Repeat all of the material exactly as given.
=== Given material ===
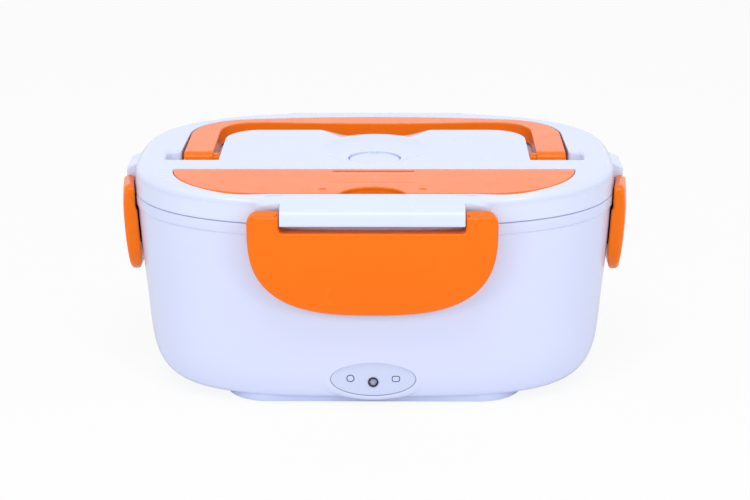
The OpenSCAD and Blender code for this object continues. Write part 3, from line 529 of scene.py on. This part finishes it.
def cover_front(g, notch=0.0, end=-12.0):
    """The cover's outline from its left end round the front to its right end, grown by g."""
    side = arc((50.5, -28), 41 + g, -90, end, 2)
    tilt = math.degrees(math.asin((-69 - NOTCH_Y - g) / notch)) if notch else 0
    return mirrored(side) + (arc((0, NOTCH_Y), notch, 180 - tilt, tilt, 4) if notch else []) + side

def cover_loop(g, notch=0.0, tip_r=3.0):
    """The whole outline: the front with two tips and a straight hinge edge."""
    tip = arc((91.2 - tip_r, -29.7 - tip_r), tip_r + g, -6.6 if tip_r > 2 else 0, 90, 10)
    return soften(cover_front(g, notch, -7.3) + tip + mirrored(tip), 0.6, 0.4)

spoon_room = cover_loop(0.3, tip_r=1.2)
print("channel", len(channel), "points; spoon room", len(spoon_room), "points")

# %% [markdown]
# A pocket is sunk into a surface in rings: a rounded rim, a wall that leans as a mould needs it to, and
# a fillet. A boolean would cut the same hole but leave a knife edge. The rim is returned, so that the
# surface round it can be filled afterwards. Way is -1 for a pocket cut upwards from below.

# %% Pockets
def pocket(skin, loop, surface, floor, edge, root, way=1, lean=0.02, spots=None):
    level = surface(loop[:, 0], loop[:, 1])
    bottom = floor(loop[:, 0], loop[:, 1]) if callable(floor) else np.full(len(loop), float(floor))
    rings = [skin.ring(grow(loop, out * edge), lambda u, v: surface(u, v) - way * drop * edge)
             for out, drop in reversed(rounded(1.0))]
    slope = lean * (np.abs(level - bottom) - edge)
    rings += [skin.ring(grow(loop, -out * root - slope), bottom + way * drop * root)
              for out, drop in rounded(1.0, 4)]
    bands(skin, rings)
    skin.fill(rings[-1], w=floor, spots=spots)
    return rings[0]

# %% [markdown]
# The lid's skin starts at its lower edge, climbs the side in rings and is closed by the top sheet.
# A sheet between rims alone would have long thin faces that bend the light, so loose points in it carry
# the finger scoop at the back of the island and the first of the rounding.

# %% Lid skin
lid = Skin()
side = [lid.ring(superellipse(RIM_A - inset, RIM_B - inset, RIM_N), z)
        for z, inset in ((89.9, 2.4), (LID_EDGE, 2.2), (LID_EDGE, 0.25), (87.72, 0.03))]
for z in np.linspace(88.6, LID_ARC, 6):
    side.append(lid.ring(superellipse(*lid_size(z)), z))
for turn in range(6, SHEET_TURN + 1, 6):
    z = LID_ARC + ROUND * math.sin(math.radians(turn))
    side.append(lid.ring(superellipse(*lid_size(z)), z))
bands(lid, side)
lid.fill(side[0])

# The wells' rims are rounder and their walls lean more than the rest of the channel.
POCKET_FLOOR = 91.0
well = soft_step(np.abs(channel[:, 0]), 90.5, 93.5) * np.clip((channel[:, 1] + 14) / 6, 0, 1)
holes = [pocket(lid, channel, lid_top, POCKET_FLOOR, 0.45 + 1.5 * well, 0.8, lean=0.02 + 0.12 * well),
         pocket(lid, spoon_room, lid_top, POCKET_FLOOR, 0.45, 0.8)]
print("lid side:", len(side), "rings")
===
Task answer
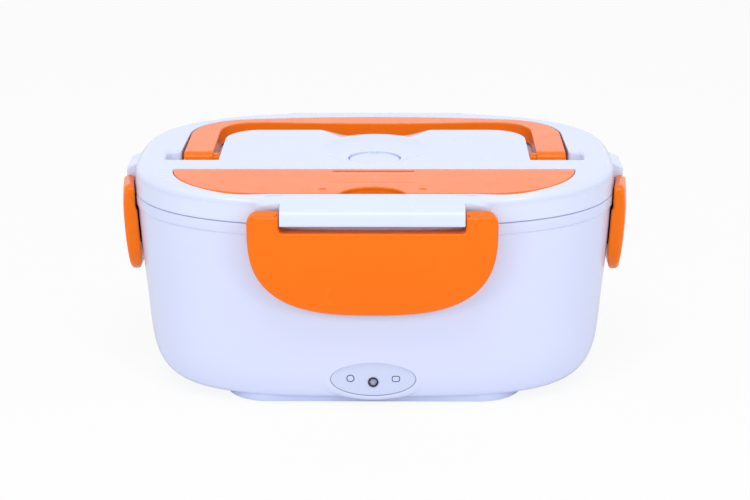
The OpenSCAD and Blender code for this object continues. Write part 3, from line 529 of scene.py on. This part finishes it.
def cover_front(g, notch=0.0, end=-12.0):
    """The cover's outline from its left end round the front to its right end, grown by g."""
    side = arc((50.5, -28), 41 + g, -90, end, 2)
    tilt = math.degrees(math.asin((-69 - NOTCH_Y - g) / notch)) if notch else 0
    return mirrored(side) + (arc((0, NOTCH_Y), notch, 180 - tilt, tilt, 4) if notch else []) + side

def cover_loop(g, notch=0.0, tip_r=3.0):
    """The whole outline: the front with two tips and a straight hinge edge."""
    tip = arc((91.2 - tip_r, -29.7 - tip_r), tip_r + g, -6.6 if tip_r > 2 else 0, 90, 10)
    return soften(cover_front(g, notch, -7.3) + tip + mirrored(tip), 0.6, 0.4)

spoon_room = cover_loop(0.3, tip_r=1.2)
print("channel", len(channel), "points; spoon room", len(spoon_room), "points")

# %% [markdown]
# A pocket is sunk into a surface in rings: a rounded rim, a wall that leans as a mould needs it to, and
# a fillet. A boolean would cut the same hole but leave a knife edge. The rim is returned, so that the
# surface round it can be filled afterwards. Way is -1 for a pocket cut upwards from below.

# %% Pockets
def pocket(skin, loop, surface, floor, edge, root, way=1, lean=0.02, spots=None):
    level = surface(loop[:, 0], loop[:, 1])
    bottom = floor(loop[:, 0], loop[:, 1]) if callable(floor) else np.full(len(loop), float(floor))
    rings = [skin.ring(grow(loop, out * edge), lambda u, v: surface(u, v) - way * drop * edge)
             for out, drop in reversed(rounded(1.0))]
    slope = lean * (np.abs(level - bottom) - edge)
    rings += [skin.ring(grow(loop, -out * root - slope), bottom + way * drop * root)
              for out, drop in rounded(1.0, 4)]
    bands(skin, rings)
    skin.fill(rings[-1], w=floor, spots=spots)
    return rings[0]

# %% [markdown]
# The lid's skin starts at its lower edge, climbs the side in rings and is closed by the top sheet.
# A sheet between rims alone would have long thin faces that bend the light, so loose points in it carry
# the finger scoop at the back of the island and the first of the rounding.

# %% Lid skin
lid = Skin()
side = [lid.ring(superellipse(RIM_A - inset, RIM_B - inset, RIM_N), z)
        for z, inset in ((89.9, 2.4), (LID_EDGE, 2.2), (LID_EDGE, 0.25), (87.72, 0.03))]
for z in np.linspace(88.6, LID_ARC, 6):
    side.append(lid.ring(superellipse(*lid_size(z)), z))
for turn in range(6, SHEET_TURN + 1, 6):
    z = LID_ARC + ROUND * math.sin(math.radians(turn))
    side.append(lid.ring(superellipse(*lid_size(z)), z))
bands(lid, side)
lid.fill(side[0])

# The wells' rims are rounder and their walls lean more than the rest of the channel.
POCKET_FLOOR = 91.0
well = soft_step(np.abs(channel[:, 0]), 90.5, 93.5) * np.clip((channel[:, 1] + 14) / 6, 0, 1)
holes = [pocket(lid, channel, lid_top, POCKET_FLOOR, 0.45 + 1.5 * well, 0.8, lean=0.02 + 0.12 * well),
         pocket(lid, spoon_room, lid_top, POCKET_FLOOR, 0.45, 0.8)]
print("lid side:", len(side), "rings")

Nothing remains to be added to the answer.